Your in-text citation and Works Cited entry should point to each other cleanly. If the Works Cited entry starts with the title, the in-text citation should use that same title or a short form of it. That one-to-one link is what MLA is after.

Here’s a plain example:

  • Works Cited: “Student Loan Trends in 2025.” Education Data Lab, 12 Jan. 2025, www.example.org/student-loan-trends.

  • In text: (“Student Loan Trends”)

If you instead cited (Education Data Lab), your reader might search under E in the Works Cited list and come up empty. That mismatch is small, but teachers spot it fast.

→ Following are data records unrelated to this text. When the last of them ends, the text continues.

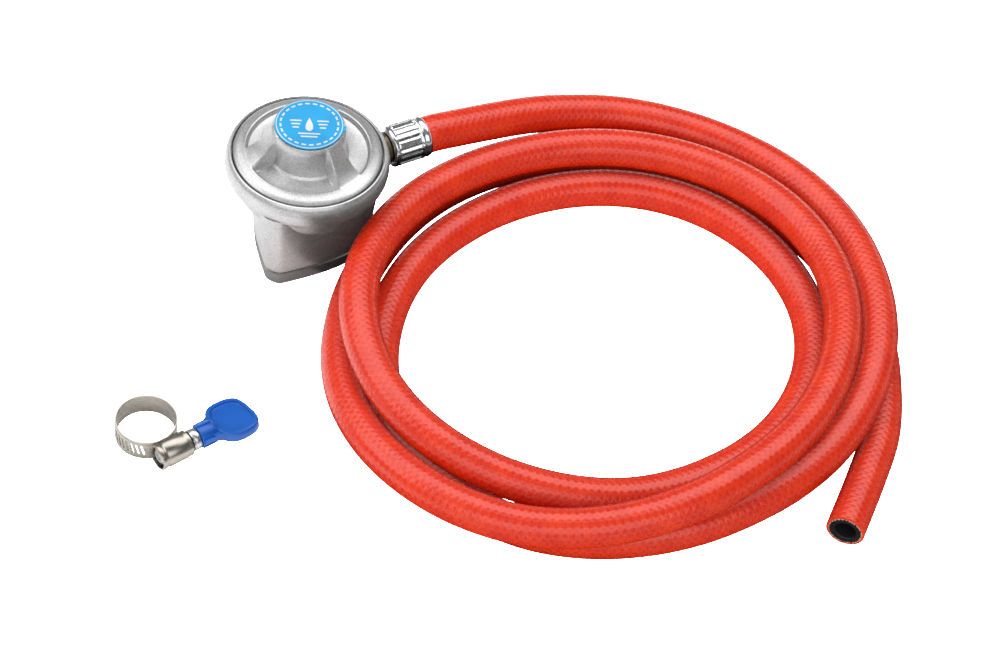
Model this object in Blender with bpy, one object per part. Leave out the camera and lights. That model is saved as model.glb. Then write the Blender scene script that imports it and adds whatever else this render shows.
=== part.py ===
"""Low-pressure gas regulator with its hose and a loose worm-drive hose clip.

Frame: +Z up, the surface that everything lies on is z = 0, and the origin is the middle of the
footprint of the regulator and the clip.  Lengths are written in millimetres and scaled by MM.
"""
import math

import bmesh
import bpy
from mathutils import Matrix, Vector

MM = 0.001
GAP = 0.3                        # between pieces that touch

# ---- driving sizes, mm -------------------------------------------------------------------------
REGULATOR_AT = (11.9, 48.4)      # the regulator's vertical axis
RIM_RADIUS = 32.0                # widest part of the die-cast body
RIM_WIDEST_Z = 42.0
GROOVE_Z = 48.0
BOSS_RADIUS = 13.6               # top of the cover, which carries the round label
BOSS_TOP_Z = 62.2
TOE_BEARING = 250.0              # direction of the pointed toe of the lower block, degrees
POCKET_BEARING = 262.0           # middle of the cover's front pocket
BLOCK_BOTTOM_Z = 6.8
BLOCK_TOP_Z = 39.2
BLOCK_DRAFT = math.tan(math.radians(6.0))
PLATE_TOP_Z = 6.4
SOCKET_RADIUS = 13.8
SOCKET_TOP_Z = 23.4
CHAMBER_RADIUS = 25.2
CHAMBER_FLOOR_Z = 33.0
OUTLET_BEARING = 33.4
OUTLET_Z = 36.0
HOSE_RADIUS = 7.5
FERRULE_START = 34.8             # along the outlet, from the regulator's axis
FERRULE_END = 51.1
FERRULE_RADIUS = 8.4
SEAT_X = -9.5                    # inlet jet, lever pivot and stem, across the chamber
PIVOT_X = -5.5
PIVOT_Z = 38.0
TAB_BEARING = -12.0              # of the switch ring's tab at rest
SWITCH_TRAVEL = 36.0             # degrees
CLIP_AT = (-44.05, -110.05)      # the clip's ring, from the regulator's axis
CLIP_RADIUS = 11.75
CLIP_WIDTH = 9.0
CLIP_BAND = 0.8
SCREW_BEARING = 42.5             # direction of the clip's screw
SCREW_OFFSET = 15.3              # of the screw's axis from the ring's axis
SCREW_Z = 5.5
KEY_TILT = 13.5                  # of the thumb key's wing from level, degrees

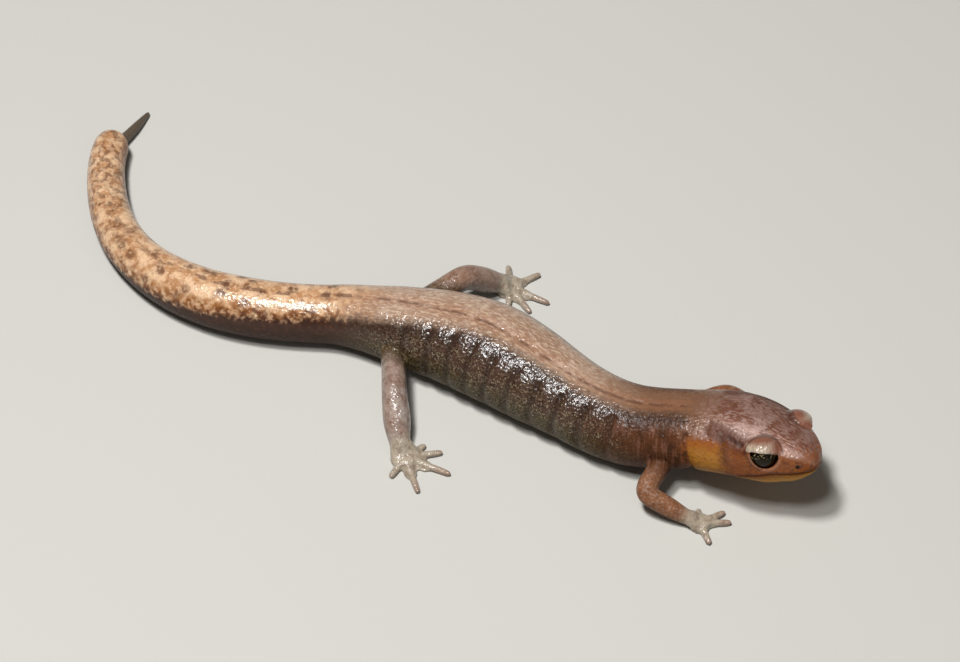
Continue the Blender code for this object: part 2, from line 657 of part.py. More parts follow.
def material_for(name):
    if name.startswith("eye"):
        return "eye"
    if name.startswith(("hand", "foot")):
        return "foot_skin"
    return NODE_MATERIAL.get(name, "limb_skin")


def centre_on_box(objects):
    """Moves every mesh so that the origin is the middle of the underside of the whole model."""
    corners = np.array([v.co for obj in objects for v in obj.data.vertices])
    low, high = corners.min(axis=0), corners.max(axis=0)
    shift = -np.array([(low[0] + high[0]) / 2, (low[1] + high[1]) / 2, low[2]])
    for obj in objects:
        obj.data.transform(translation(shift))


def main():
    for obj in list(bpy.data.objects):
        bpy.data.objects.remove(obj)
    parts = bpy.data.collections.new(NAME)
    scratch = bpy.data.collections.new("cutters")
    for collection in (parts, scratch):
        bpy.context.scene.collection.children.link(collection)
    scratch.hide_render = True
    for name, (start, end, rings, sides) in CUTS.items():
        body_length(name, start, end, rings, sides, parts)
    make_head(parts.objects["head"], parts, scratch)
    for label, limb in LIMBS.items():
        make_limb(label, limb, parts, scratch)
    centre_on_box(list(parts.objects))
    for obj in parts.objects:
        obj.data.materials.clear()
        obj.data.materials.append(material(material_for(obj.name)))
        obj.data.shade_smooth()
        obj.data.set_sharp_from_angle(angle=np.radians(SHARP_ANGLE))


main()
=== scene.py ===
"""Juarez false brook salamander in its finished skin, with its eyes, on a pale studio floor.

The skin is one closed surface over the whole animal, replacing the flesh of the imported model. Its forms are
worked out in millimetres along the same spine line as the model's, joined, and moved onto the model by the
place of its right eye.
"""

import bpy
import numpy as np
from bpy.props import FloatProperty, FloatVectorProperty, PointerProperty
from mathutils import Matrix, Vector


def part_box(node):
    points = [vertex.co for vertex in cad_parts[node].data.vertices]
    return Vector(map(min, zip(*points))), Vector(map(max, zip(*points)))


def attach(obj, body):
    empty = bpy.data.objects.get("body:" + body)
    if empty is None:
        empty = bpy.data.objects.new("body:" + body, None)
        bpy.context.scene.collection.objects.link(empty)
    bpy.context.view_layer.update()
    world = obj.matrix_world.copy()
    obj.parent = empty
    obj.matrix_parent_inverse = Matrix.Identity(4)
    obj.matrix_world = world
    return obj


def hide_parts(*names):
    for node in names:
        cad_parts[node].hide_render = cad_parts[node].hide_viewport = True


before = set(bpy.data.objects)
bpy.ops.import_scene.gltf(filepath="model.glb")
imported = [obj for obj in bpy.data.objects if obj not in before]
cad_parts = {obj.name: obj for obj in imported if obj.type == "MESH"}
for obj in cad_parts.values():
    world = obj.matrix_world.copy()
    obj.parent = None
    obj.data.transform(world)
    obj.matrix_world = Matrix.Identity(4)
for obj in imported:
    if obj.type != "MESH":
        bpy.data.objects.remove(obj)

bl_info = {
    "name": "False brook salamander",
    "version": (1, 0, 0),
    "blender": (4, 5, 0),
    "location": "View3D > Sidebar > Salamander",
    "description": "Builds the skin, the eyes and the studio of a life-size still salamander",
    "category": "Object",
}

MM = 0.001
CAMERA_AIM = (0.0035789, 0.0056792, 0.0)

# The spine line, from the snout back to the tail tip, in millimetres and degrees.
# at: distance behind the snout; heading: where the line points there, 0 along +X, positive to its left;
# height: of the axis above the floor; width: half width; rise and drop: from the axis to back and belly;
# roll: turn about the line, negative with the left side down; power: 2 is an ellipse, more is squarer.
SPINE_COLUMNS = ("at", "heading", "height", "width", "rise", "drop", "roll", "power")
SPINE = {
    "snout": (0.0, -21, 8.45, 1.95, 1.4, 1.7, -11, 2.2),
    "nostrils": (2.4, -17, 7.85, 2.75, 1.9, 2.6, -11, 2.3),
    "eyes": (4.7, -10, 7.2, 3.95, 2.45, 3.15, -11, 2.4),
    "cheeks": (7.4, -4, 6.45, 4.7, 3.05, 2.8, -9, 2.4),
    "jaw_corner": (10.2, 7, 5.8, 4.65, 3.35, 2.75, -6, 2.3),
    "gular_fold": (13.95, 14, 5.0, 4.1, 3.55, 3.15, -2, 2.2),
    "shoulders": (17.8, 15, 4.4, 4.0, 3.45, 3.8, 0, 2.2),
    "axilla": (20.8, 5, 4.15, 4.0, 3.55, 4.2, 0, 2.2),
    "fore_trunk": (25.4, -8, 4.1, 4.1, 3.5, 4.2, 0, 2.2),
    "mid_trunk": (32.4, -9, 4.2, 4.9, 4.05, 4.35, 0, 2.2),
    "widest": (36.4, -3, 4.25, 5.1, 4.3, 4.4, 0, 2.2),
    "hind_trunk": (41.4, 6, 4.15, 4.65, 4.05, 4.3, 0, 2.2),
    "groin": (46.4, 8, 3.8, 3.85, 3.6, 4.0, 0, 2.2),
    "vent": (50.4, 11, 3.35, 3.25, 3.2, 3.45, 0, 2.1),
    "tail_root": (54.9, 24, 3.0, 2.95, 2.9, 3.1, 0, 2.0),
    "tail_swell": (62.4, 14, 2.9, 3.0, 2.9, 3.0, 0, 2.0),
    "tail_turn": (68.5, -1, 2.7, 2.8, 2.8, 2.85, 0, 2.0),
    "tail_bend": (75.5, -22, 2.4, 2.4, 2.4, 2.5, 0, 2.0),
    "tail_hook": (83.5, -48, 2.1, 2.1, 2.1, 2.2, 0, 2.0),
    "tail_rear": (89.6, -62, 1.95, 1.94, 1.95, 2.05, 0, 2.0),
    "tail_stub": (92.9, -76, 1.8, 1.85, 1.8, 1.9, 0, 2.0),
    "new_tip_root": (94.6, -98, 0.85, 0.66, 0.66, 0.86, 0, 2.0),
    "new_tip_mid": (97.5, -91, 0.6, 0.47, 0.47, 0.62, 0, 2.0),
    "tip_end": (100.1, -88, 0.3, 0.22, 0.22, 0.32, 0, 2.0),
}
SNOUT_ROUNDING = 2.4
TIP_ROUNDING = 0.5
LINE_STEP = 0.05
BODY_SIDES = 96
HEAD_RINGS = dict(end=15.0, step=0.12)
BODY_RING_STEP = 0.22

# Furrows that the solids have too, in millimetres.
COSTAL_FIRST = 21.0
COSTAL_LAST = 45.4
COSTAL_SPACING = 2.62
COSTAL_HALF_WIDTH = 0.42
COSTAL_LEVELS = (-0.75, -0.1, 0.78, 0.99)
COSTAL_LOWER_ON_LEFT = 0.62
COSTAL_FADE = 1.0
BACK_FURROW = dict(start=14.0, end=58.5, fade_in=1.5, fade_out=6.0, depth=0.13, half_width=0.42)
GULAR_FOLD = dict(at=13.3, levels=(-0.1, 0.45), depth=0.3, half_width=0.4)

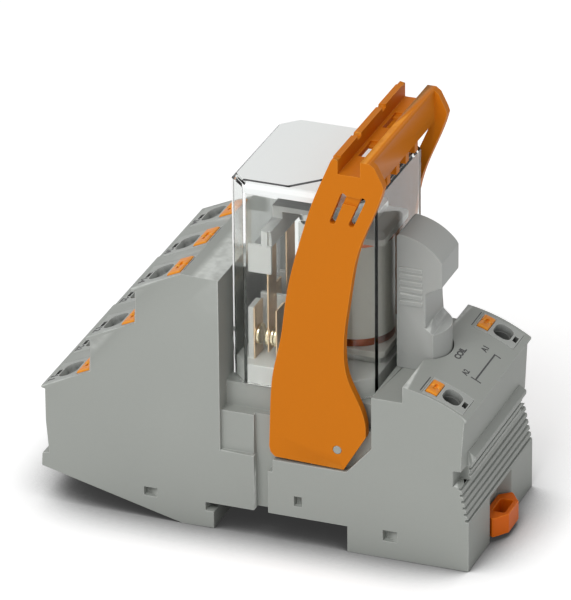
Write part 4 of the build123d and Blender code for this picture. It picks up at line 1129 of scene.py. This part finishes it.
@dataclass
class CoilWinding(Assembly):
    """The wound coil: rings of enamelled wire by Geometry Nodes, and tape. Sizes in millimetres."""

    centre_x: float = 12.0
    foot_z: float = 40.5
    top_z: float = 67.9
    radius: float = 8.45
    wire: float = 0.42
    wire_bite: float = 1.02
    tape: float = 0.12
    tape_steps: int = 96
    tape_overlap: int = 4
    tape_lift: Point = (0.6, 0.8)
    tape_end: float = 1.9
    bare_end: float = 1.7

    @staticmethod
    def tree(material: bpy.types.Material) -> Tree:
        """Return the node tree that stacks the turns of wire.

        Args:
            material: The wire's finish.

        Returns:
            The geometry node tree, with inputs for its sizes in metres.
        """
        tree = bpy.data.node_groups.new("wire_turns", "GeometryNodeTree")
        for label, kind, value in (
            ("Turns", "NodeSocketInt", 40),
            ("Pitch", "NodeSocketFloat", 0.0005),
            ("Radius", "NodeSocketFloat", 0.008),
            ("Wire Radius", "NodeSocketFloat", 0.0002),
            ("Foot", "NodeSocketVector", (0.0, 0.0, 0.0)),
        ):
            tree.interface.new_socket(label, in_out="INPUT", socket_type=kind).default_value = value
        tree.interface.new_socket("Geometry", in_out="OUTPUT", socket_type="NodeSocketGeometry")
        desk = Wiring(tree)
        given = desk.add("NodeGroupInput").outputs
        circle = "GeometryNodeCurvePrimitiveCircle"
        ring = desk.add(circle, {"Resolution": 40, "Radius": given["Radius"]}).outputs["Curve"]
        profile = desk.add(circle, {"Resolution": 6, "Radius": given["Wire Radius"]}).outputs["Curve"]
        turn = desk.add("GeometryNodeCurveToMesh", {"Curve": ring, "Profile Curve": profile}).outputs["Mesh"]
        step = desk.add("ShaderNodeCombineXYZ", {"Z": given["Pitch"]}).outputs["Vector"]
        stack = {"Count": given["Turns"], "Start Location": given["Foot"], "Offset": step}
        points = desk.add("GeometryNodeMeshLine", stack).outputs["Mesh"]
        copies = desk.add("GeometryNodeInstanceOnPoints", {"Points": points, "Instance": turn})
        real = desk.add("GeometryNodeRealizeInstances", {"Geometry": copies.outputs["Instances"]})
        smooth = desk.add("GeometryNodeSetShadeSmooth", {"Geometry": real.outputs["Geometry"]})
        coat = desk.add(
            "GeometryNodeSetMaterial", {"Geometry": smooth.outputs["Geometry"], "Material": material}
        )
        desk.add("NodeGroupOutput", {"Geometry": coat.outputs["Geometry"]})
        return tree

    def wind(self) -> None:
        """Wind the turns of wire onto the plain CAD ring."""
        piece = linked("coil_winding_turns", bpy.data.meshes.new("coil_winding_turns"))
        self.shop.dress("coil_winding", WIRE_ENAMEL)
        tree = self.tree(self.shop.finishes[WIRE_ENAMEL.name])
        turns = int((self.top_z - self.foot_z) / self.wire)
        modifier = piece.modifiers.new("turns", "NODES")
        modifier.node_group = tree
        sizes = {
            "Turns": turns,
            "Pitch": (self.top_z - self.foot_z) / turns * MM,
            "Radius": (self.radius - self.wire / 2) * MM,
            "Wire Radius": self.wire / 2 * self.wire_bite * MM,
            "Foot": (self.centre_x * MM, 0.0, (self.foot_z + self.wire / 2) * MM),
        }
        for socket in tree.interface.items_tree:
            if socket.in_out == "INPUT" and socket.name in sizes:
                modifier[socket.identifier] = sizes[socket.name]
        applied(piece)
        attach(piece, "relay")
        LOG.info("wound %d turns", turns)

    def wrap(self) -> None:
        """Wrap the middle of the winding in insulating tape, with its free end stuck down on the outside."""
        low, high = self.foot_z + self.bare_end, self.top_z - self.bare_end
        start, growth = self.tape_lift
        bm = bmesh.new()
        rows = []
        for i in range(self.tape_steps + self.tape_overlap + 1):
            share = i / self.tape_steps
            turn = 2 * math.pi * share + self.tape_end
            reach = self.radius + self.tape * (start + growth * share)
            x = self.centre_x + reach * math.cos(turn)
            y = reach * math.sin(turn)
            rows.append([bm.verts.new((x * MM, y * MM, z * MM)) for z in (low, high)])
        for near, far in zip(rows, rows[1:]):
            bm.faces.new((near[0], far[0], far[1], near[1]))
        piece = placed_mesh("winding_tape", bm)
        thickened(piece, self.tape / 2)
        piece.data.shade_smooth()
        piece.data.set_sharp_from_angle(angle=math.radians(40))
        self.shop.added(piece, "relay", TAPE_CREAM, "relay_white")

    def build(self) -> None:
        """Build the winding."""
        self.wind()
        self.wrap()


@dataclass
class Relay(Assembly):
    """The clear plug-in relay with everything inside it. Sizes in millimetres."""

    top_z: float = 84.3
    label_edge: Point = (-8.5, 17.9)
    label_front: float = -18.1
    label_back_to: float = -18.62
    cover_front: float = -19.5
    cover_edge: float = 0.9
    rim_drop: float = 0.25
    label_sink: float = 0.02
    fold_depth: float = 2.4
    paper: float = 0.1
    chevron: tuple[Point, ...] = ((-9.2, -17.6), (1.7, -17.6), (7.9, -11.55), (21.2, 2.2))
    chevron_line: float = 0.95

    def fold_label(self) -> None:
        """Fold the top label over the cover's front edge."""
        rim_z = self.top_z - self.rim_drop
        line = [
            (0.0, self.label_front, self.top_z - self.label_sink),
            (0.0, self.label_back_to, rim_z),
            (self.cover_edge / 2, self.cover_front, rim_z - self.cover_edge),
            (self.cover_edge / 2, self.cover_front, self.top_z - self.fold_depth),
        ]
        low, high = self.label_edge
        bm = bmesh.new()
        near = [bm.verts.new(((low - out) * MM, y * MM, z * MM)) for out, y, z in line]
        far = [bm.verts.new(((high + out) * MM, y * MM, z * MM)) for out, y, z in line]
        for i in range(len(line) - 1):
            bm.faces.new((near[i], near[i + 1], far[i + 1], far[i]))
        bmesh.ops.recalc_face_normals(bm, faces=bm.faces)
        if bm.faces[:][0].normal.y > 0:
            bmesh.ops.reverse_faces(bm, faces=bm.faces)
        piece = placed_mesh("label_fold", bm)
        thickened(piece, self.paper)
        rounded(piece, Rounding.CRISP, angle=20.0)
        self.shop.added(piece, "relay", LABEL_WHITE, "label_white")

    def print_label(self) -> None:
        """Print the plain chevron line on the top label."""
        top = Place((0, 0, self.top_z), (1, 0, 0), (0, 1, 0))
        lines = [stroke(a, b, self.chevron_line) for a, b in zip(self.chevron, self.chevron[1:])]
        self.shop.added(printed_lines("label_chevron", lines, top), "relay", BLACK_INK, "label_white")

    def build(self) -> None:
        """Build and dress the relay."""
        self.shop.stand_in("relay_cover", "relay", COVER_CLEAR, Rounding.FINE)
        self.shop.stand_in("relay_label", "relay", LABEL_WHITE, Rounding.CRISP)
        self.shop.stand_in("relay_base", "relay", RELAY_WHITE, Rounding.SOFT)
        self.shop.stand_in("contact_carrier", "contact_drive", RELAY_WHITE, Rounding.FINE)
        self.shop.stand_in("coil_bobbin", "relay", BOBBIN_WHITE, Rounding.FINE, split=False)
        self.shop.dress("relay_blades", TINNED_COPPER)
        for node in ("fixed_leaves", "moving_leaves"):
            self.shop.dress(node, CONTACT_BRONZE)
        for node in ("open_contacts", "closed_contacts"):
            self.shop.stand_in(node, "relay", CONTACT_SILVER, Rounding.FINE)
        self.shop.stand_in("moving_contacts", "contact_drive", CONTACT_SILVER, Rounding.FINE)
        for node in ("yoke", "iron_core"):
            self.shop.stand_in(node, "relay", ZINC_STEEL, Rounding.FINE)
        self.shop.stand_in("armature", "contact_drive", ZINC_STEEL, Rounding.FINE)
        self.shop.dress("return_spring", SPRING_STEEL)
        CoilWinding(self.shop).build()
        self.fold_label()
        self.print_label()


@dataclass
class IndicatorModule(Assembly):
    """The plug-in indicator module."""

    def build(self) -> None:
        """Build and dress the module."""
        self.shop.stand_in("module_case", "module", MODULE_GREY, Rounding.FULL, segments=3)
        self.shop.dress("module_base", MODULE_GREY)
        self.shop.dress("module_pins", TINNED_COPPER)
        self.shop.dress("module_board", BOARD_GREEN)
        self.shop.dress("module_diode", DIODE_BLACK)
        self.shop.dress("module_lamp", LAMP_CLEAR)


@dataclass(frozen=True)
class SoftLamp:
    """A soft square lamp that points at the object, with its place and side in metres."""

    name: str
    spot: Spot
    size: float
    level: float
    target: Spot = (0, 0, 0.04)

    def hang(self) -> None:
        """Hang the lamp, so that a facing surface gets its level of full brightness."""
        light = bpy.data.lights.new(self.name, "AREA")
        light.shape = "SQUARE"
        light.size = self.size
        aim = Vector(self.target) - Vector(self.spot)
        light.energy = self.level * math.pi * math.pi * aim.length_squared
        turn = aim.to_track_quat("-Z", "Y").to_matrix().to_4x4()
        linked(self.name, light).matrix_world = Matrix.Translation(self.spot) @ turn


@dataclass
class Studio:
    """The pale floor, the soft lamps and the camera."""

    groups: SurfaceGroups
    floor_z: float = -6.8
    floor_half: float = 4.0
    surround: float = 0.43
    azimuth: float = 21.0
    elevation: float = 26.4
    roll: float = -0.525
    focal_pixels: float = 6712.0
    frame_height: float = 600.0
    sensor: float = 36.0
    clip: Point = (0.05, 20.0)
    position: Spot = (508.62, -1340.62, 758.01)
    lamps: tuple[SoftLamp, ...] = (
        SoftLamp("key", (-0.2, -1.15, 1.35), size=0.9, level=0.52),
        SoftLamp("fill", (0.1, -1.6, 0.7), size=1.4, level=0.06),
    )

    def floor(self) -> None:
        """Lay the floor."""
        bm = bmesh.new()
        bmesh.ops.create_grid(bm, x_segments=2, y_segments=2, size=self.floor_half)
        bmesh.ops.translate(bm, verts=bm.verts, vec=(0, 0, self.floor_z * MM))
        made = placed_mesh("floor", bm)
        made.data.materials.append(FloorPaper("floor_paper").material(self.groups))

    def world(self) -> None:
        """Set an even surrounding light that the camera sees as white."""
        world = bpy.data.worlds.new("studio")
        bpy.context.scene.world = world
        world.use_nodes = True
        desk = Wiring(world.node_tree)
        strength = desk.ranged(background_seen(desk), (0.0, 1.0), (self.surround, 1.0))
        desk.fill(world.node_tree.nodes["Background"], {"Color": (1, 1, 1, 1), "Strength": strength})

    def camera(self) -> None:
        """Set the camera at the photograph's place."""
        a, e, r = (math.radians(v) for v in (self.azimuth, self.elevation, self.roll))
        back = Vector((math.sin(a) * math.cos(e), -math.cos(a) * math.cos(e), math.sin(e)))
        right = Vector((0, 0, 1)).cross(back).normalized()
        up = back.cross(right)
        x = right * math.cos(r) + up * math.sin(r)
        y = up * math.cos(r) - right * math.sin(r)
        data = bpy.data.cameras.new("photo_camera")
        data.sensor_fit = "VERTICAL"
        data.sensor_height = self.sensor
        data.sensor_width = self.sensor
        data.lens = self.focal_pixels * self.sensor / self.frame_height
        data.clip_start, data.clip_end = self.clip
        made = linked("photo_camera", data)
        turn = Matrix((x, y, back)).transposed().to_4x4()
        made.matrix_world = Matrix.Translation(Vector(self.position) * MM) @ turn
        bpy.context.scene.camera = made

    def build(self) -> None:
        """Set the whole studio up."""
        bpy.context.scene.view_settings.view_transform = "Standard"
        self.floor()
        self.world()
        for lamp in self.lamps:
            lamp.hang()
        self.camera()


def main() -> None:
    """Build the studio and every sub-assembly."""
    logging.basicConfig(level=logging.INFO, format="%(message)s")
    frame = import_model()
    shop = Workshop(frame)
    Studio(shop.groups).build()
    for assembly in (SocketBody, TerminalStair, CoilBlock, Bracket, Relay, IndicatorModule):
        assembly(shop).build()


if __name__ == "__main__":
    main()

Wrong move Why it fails Better version
(www.example.org/page) MLA does not use URLs in parenthetical citations (“Page Title”)
(Anonymous) The source has no named author, so title leads (“Page Title”)
(Big Website Name) That may be the container, not the cited page (“Specific Page Title”)
(“Full Extremely Long Page Title That Runs Forever”) Too bulky for smooth reading (“Shortened Page Title”)
(“Page Title” para. 4) Only add a locator if the source gives one and your style asks for it (“Page Title”)

Fast way to check your citation before you turn in the paper

A twenty-second check can catch most MLA slips. Ask yourself these questions in order:

  1. Is there truly no author, or is a group author listed somewhere on the page?

  2. Does my Works Cited entry start with the title?

  3. Does my in-text citation use that same title, or a clean short form of it?

  4. Did I use quotation marks for a web page title?

  5. Did I avoid adding a page number that does not exist?

If all five answers are yes, you’re on solid ground.

That’s the pattern most teachers want to see: tidy, readable, and easy to verify. Once you get used to it, citing an authorless page in MLA stops feeling like a trap. It turns into a quick choice: title in the Works Cited list, title again in the text, trimmed when needed, and nothing extra shoved in.